Locate each line with the string "body" in the listing below and copy it.

→ **Supplied data**:
____________________
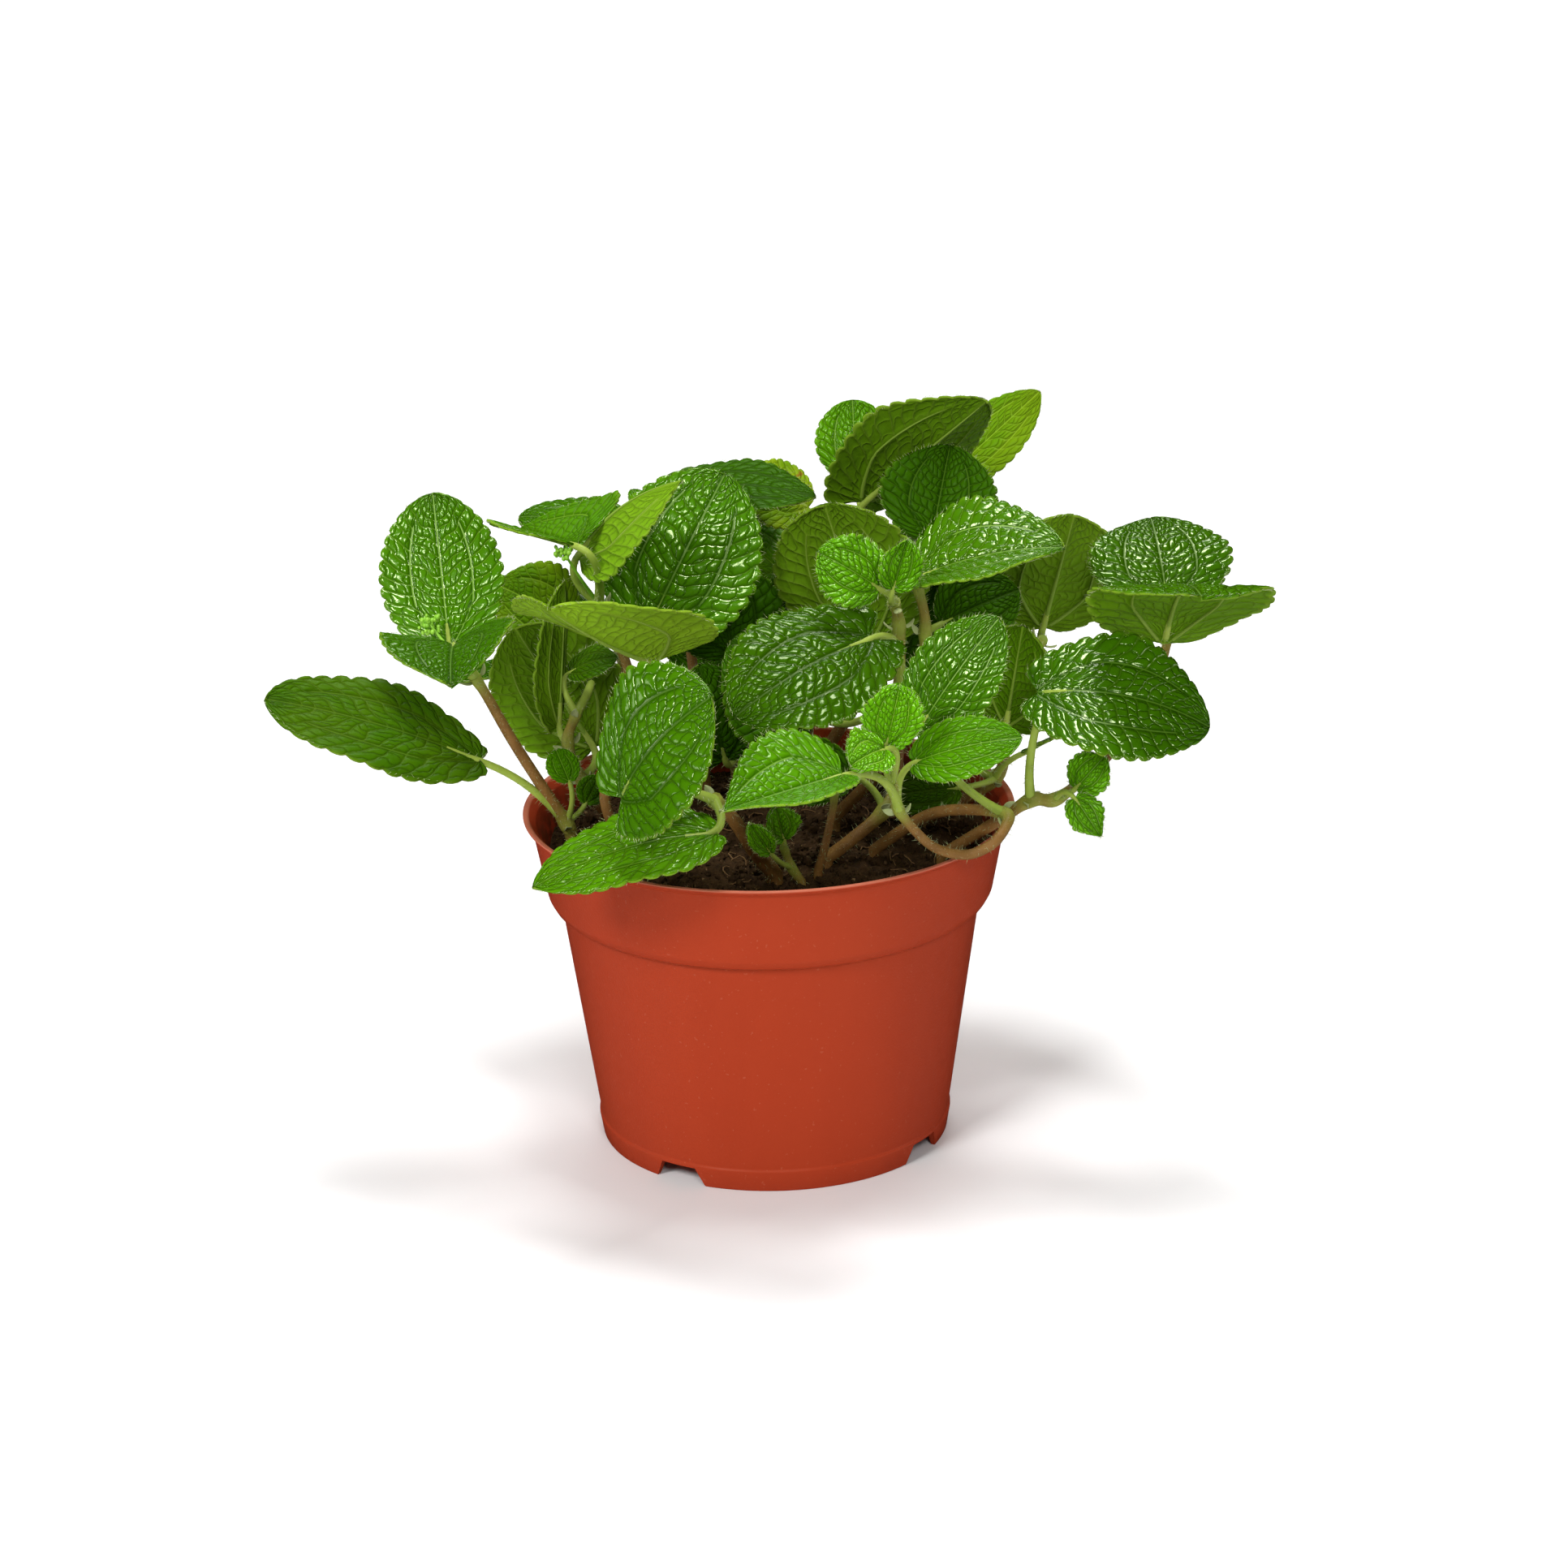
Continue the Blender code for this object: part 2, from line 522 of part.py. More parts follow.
def build_pot(material):
    pot = make_object("pot", lathe(pot_profile(), POT_SIDES), material)
    cutters = new_collection("pot_cutters")
    for angle in NOTCH_ANGLES:
        notch_cutter(angle, cutters)
    drains = [(0.0, 0.0)]
    for k in range(4):
        out = heading(45.0 + 90.0 * k)
        drains.append((out[0] * DRAIN_RING, out[1] * DRAIN_RING))
    for number, centre in enumerate(drains):
        bm = cylinder(centre, FLOOR_HEIGHT - 1.0, FLOOR_HEIGHT + WALL + 1.0, DRAIN_RADIUS, 8)
        as_cutter(make_object(f"drain_{number}", bm, collection=cutters))
    apply_boolean(pot, "DIFFERENCE", cutters, "EXACT")
    return pot


def soil_height(x, y):
    """Lumpy top of the soil, lowest at the pot's wall."""
    lumps = math.sin(0.21 * x + 1.3) * math.cos(0.17 * y - 0.4) + 0.5 * math.sin(0.43 * x - 0.36 * y)
    return SOIL_TOP + 0.8 * lumps


def build_soil(material):
    """Plug of soil that fills the pot to 8 mm below its rim, with a hole for each stem."""
    top_rings = (47.4, 40.0, 28.0, 14.0)
    profile = [(0.0, FLOOR_HEIGHT + WALL + GAP), (FOOT_RADIUS - 0.6 - GAP, FLOOR_HEIGHT + WALL + GAP),
               (STEP_RADIUS - WALL - GAP, STEP_HEIGHT + 0.8), (45.4 - GAP, STEP_HEIGHT + 1.7),
               (46.3 - GAP, STEP_HEIGHT + 2.7)]
    profile += [(radius, SOIL_TOP) for radius in top_rings] + [(0.0, SOIL_TOP)]
    bm = lathe(profile, POT_SIDES)
    for vert in bm.verts:
        if vert.co.z == SOIL_TOP:
            vert.co.z = soil_height(vert.co.x, vert.co.y)
    soil = make_object("soil", bm, material)
    cutters = new_collection("soil_cutters")
    for name, spec in SHOOTS.items():
        radius = (spec["thick"] / 2.0 + GAP) / math.cos(math.pi / 8)
        bm = cylinder(spec["foot"], SOIL_TOP - HOLE_DEPTH, SOIL_TOP + 8.0, radius, 8)
        as_cutter(make_object(name + "_hole", bm, collection=cutters))
    apply_boolean(soil, "DIFFERENCE", cutters, "EXACT")
    return soil


def main():
    remove_objects()
    build_pot(make_material("pot_plastic", (0.48, 0.055, 0.022), 0.42))
    build_soil(make_material("soil_dark", (0.035, 0.022, 0.014), 0.95))
    for name, spec in SHOOTS.items():
        build_shoot(name, spec, make_material(name + "_leaf", (0.07, 0.24, 0.02), 0.38))


main()
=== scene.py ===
import math

import bpy
import numpy as np
from mathutils import Matrix, Vector, noise


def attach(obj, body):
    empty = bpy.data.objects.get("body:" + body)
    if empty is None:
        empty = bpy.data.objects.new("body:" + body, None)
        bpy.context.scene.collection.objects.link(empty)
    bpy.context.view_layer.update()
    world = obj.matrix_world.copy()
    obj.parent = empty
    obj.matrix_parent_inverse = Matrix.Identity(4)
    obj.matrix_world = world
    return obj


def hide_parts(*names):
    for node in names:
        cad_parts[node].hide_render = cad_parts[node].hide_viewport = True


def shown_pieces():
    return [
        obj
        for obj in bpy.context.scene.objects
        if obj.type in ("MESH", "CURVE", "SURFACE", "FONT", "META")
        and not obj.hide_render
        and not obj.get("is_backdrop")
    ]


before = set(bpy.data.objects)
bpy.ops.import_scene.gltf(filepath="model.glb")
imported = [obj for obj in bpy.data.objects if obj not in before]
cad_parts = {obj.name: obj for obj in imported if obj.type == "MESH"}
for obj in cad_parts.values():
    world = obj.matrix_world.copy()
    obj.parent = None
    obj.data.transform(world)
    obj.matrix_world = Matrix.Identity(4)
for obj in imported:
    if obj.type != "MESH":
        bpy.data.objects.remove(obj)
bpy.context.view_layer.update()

MM = 0.001
TURN = 2.0 * math.pi
rng = np.random.RandomState(27)

# Pot, in millimetres
RIM_RADIUS = 52.0
POT_HEIGHT = 72.7
FOOT_RADIUS = 37.1
STEP_RADIUS = 44.5
STEP_HEIGHT = 52.7
COLLAR_FOOT_RADIUS = 47.3
COLLAR_FOOT = STEP_HEIGHT + 2.6
COLLAR_RADIUS = 50.3
COLLAR_TOP = POT_HEIGHT - 1.8
WALL = 1.0
FLOOR_HEIGHT = 4.6
NOTCH_ANGLES = (-33.0, 57.0, 147.0, 237.0)
NOTCH_WIDTH = 13.0
NOTCH_HEIGHT = 4.1
NOTCH_SLANT = 2.4
DRAIN_RADIUS = 3.0
DRAIN_RING = 24.0
EDGE_ROUNDING = 0.3
SPIN_STEPS = 144

# Soil, in millimetres, and what lies on it
SOIL_TOP = 64.5
SOIL_RADIUS = 46.9
SOIL_GRID = 150
HOLE_DEPTH = 12.0
GAP = 0.3
CRUMBS = 2600
CRUMB_SPREAD = 46.0
FIBRES = 70
FIBRE_SPREAD = 43.0
FIBRE_RADIUS = 0.16
FIBRE_POINTS = 7
FIBRE_STEP = 0.9

# The photograph's eye, in millimetres, and its camera
EYE = np.array((3.34, -942.35, 411.89))
CAMERA_ELEVATION = 19.55
CAMERA_ROLL = -1.184
CAMERA_FOCUS = 5833.0
PHOTO_WIDTH = 1932.0
SENSOR_WIDTH = 36.0
WORLD_LIGHT = 0.19

# Leaf blade and its quilting, in millimetres
BLADE = 0.5
YOUNG_BLADE = 0.35
VEIN_LANE = 0.5
INNER_QUILTS = 3
OUTER_QUILTS = 2
BLADE_COLUMNS = 44
YOUNG_COLUMNS = 28
ROWS_PER_TOOTH = 4
PLAIN_LEAF = {"arch": 0.0, "fold": 0.0, "curl": 0.0, "lobe": 0.07, "point": 0.35, "lead": None}

# Stems, stipules, hairs and flower buds, in millimetres
STEM_STEPS = 8
STALK_STEPS = 12
RIB_STEPS = 14
STIPULE_LENGTH = 2.6
STIPULE_WIDTH = 1.7
STIPULE = 0.2
STEM_HAIR_SPACING = 0.32
STALK_HAIR_SPACING = 0.4
HAIR_RADIUS = 0.055
HAIR_LENGTHS = (0.7, 1.5)
BUD_RADII = (0.32, 0.55)
BUD_STALK_STEPS = 4
BUD_STALK_RADII = (0.45, 0.25)


# Where the leaves are: the same places as in the CAD model


def seen(right, up, depth):
    """Point at y = depth that the photograph shows where it shows (right, 0, up)."""
    through = np.array((right, 0.0, up))
    return EYE + (through - EYE) * (depth - EYE[1]) / -EYE[1]


def unit(vector):
    """The vector with a length of one."""
    vector = np.asarray(vector, float)
    return vector / np.linalg.norm(vector)


def heading(azimuth, rise=0.0):
    """Direction with its azimuth from +Y towards +X and its rise, in degrees."""
    a, r = math.radians(azimuth), math.radians(rise)
    return np.array((math.sin(a) * math.cos(r), math.cos(a) * math.cos(r), math.sin(r)))


def make_leaf(node, base, tip, width, face, **shape):
    """A leaf on the stem's point number node: face is where its upper side looks."""
    places = {"node": node, "base": base, "tip": tip, "width": width, "face": face}
    return {**PLAIN_LEAF, **places, **shape}


def leaf(node, base, tip, width, face, lead=None, **shape):
    """A leaf that the photograph shows: base, tip and lead are (right, up, depth)."""
    lead = seen(*lead) if lead else None
    return make_leaf(node, seen(*base), seen(*tip), width, face, lead=lead, **shape)


def shoot(foot, path, leaves, thick=2.6):
    """A stem from its foot in the soil through the points of its path, with its leaves."""
    top = np.array((foot[0], foot[1], SOIL_TOP + 2.0))
    path = [top] + [seen(*place) for place in path]
    return {"foot": foot, "path": path, "leaves": leaves, "thick": thick}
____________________
→ **Output of the exercise**:
def attach(obj, body):
    empty = bpy.data.objects.get("body:" + body)
        empty = bpy.data.objects.new("body:" + body, None)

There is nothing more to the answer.